Pierre Schaeffer, Musique Concrète and the Instrument
Lecture Theatre 1, School of Music
The speaker is Dr John Dack (Middlesex University)
The Frenchman Pierre Schaeffer (1910-1995) was the ‘inventor’ of musique concrète. For many years this was his sole legacy. However, I believe his five-stage ‘Programme de la recherche musicale’ (PROGREMU) should be acknowledged as an important example of how a theoretical system can result from electroacoustic practice. Schaeffer claimed that the first two stages of PROGREMU (Typology and Morphology) could classify and describe any sound regardless of source. Furthermore, he proposed that the remaining, admittedly more speculative, stages of Characterology, Analysis and Synthesis could be used to groups sounds into ‘families’, determine their ‘directional tendencies’ and create new sounds as necessary. My talk will give a summary of PROGREMU emphasizing Schaeffer’s relationship with the sound source in general and the ‘instrument’ in particular.
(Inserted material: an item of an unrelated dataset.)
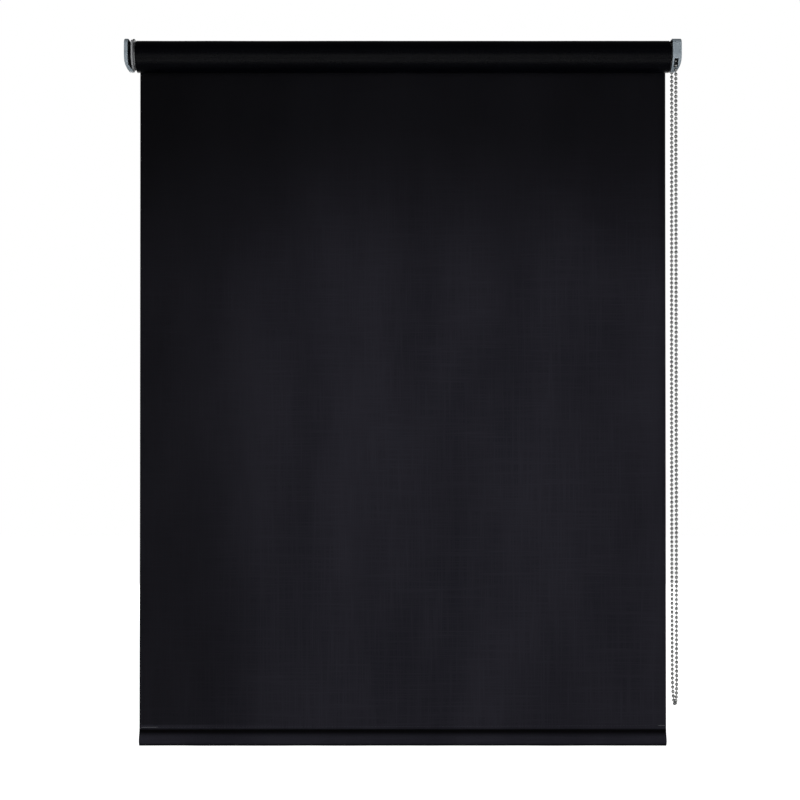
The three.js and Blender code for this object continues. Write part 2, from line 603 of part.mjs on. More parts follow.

The fetishization of technology was disapproved of by composers at the Groupe de recherches musicales (GRM). Indeed, according to Michel Chion: ‘le studio n’est pas un instrument’. Nevertheless, Schaeffer initially thought he could develop a musical ‘instrument’ to facilitate musique concrète compositional practice. The technical solution was the phonogène. This was, in effect, an analogue sampler which produced groups of sounds from a single recording by accelerating or decelerating the playback speed of a tape loop. The lack of perceived homogeneity between sounds led to the abandonment of the phonogène other than for basic sound transformation. Schaeffer concluded that ‘instrumental’ homogeneity should be based on the perception of common features of sounds from any source. Thus, the concept of a musical ‘instrument’ was re-assimilated in virtual rather than physical terms. The advantage of ‘virtual’ instruments (Schaeffer called them ‘pseudo-instruments’) is that they challenge the unity of traditional instruments and encourage the emergence of new sound families or ‘genres’ to use Schaeffer’s terminology. In acousmatic music ‘genres’ do not occupy fixed areas of the sound universe: they can fragment and re-configure and even provide examples for composers who choose to employ traditional instrumental resources. I will refer to texts by Schaeffer which I have translated with my colleague Christine North in order to explain this subtle relationship between musique concrète and the ‘instrument’.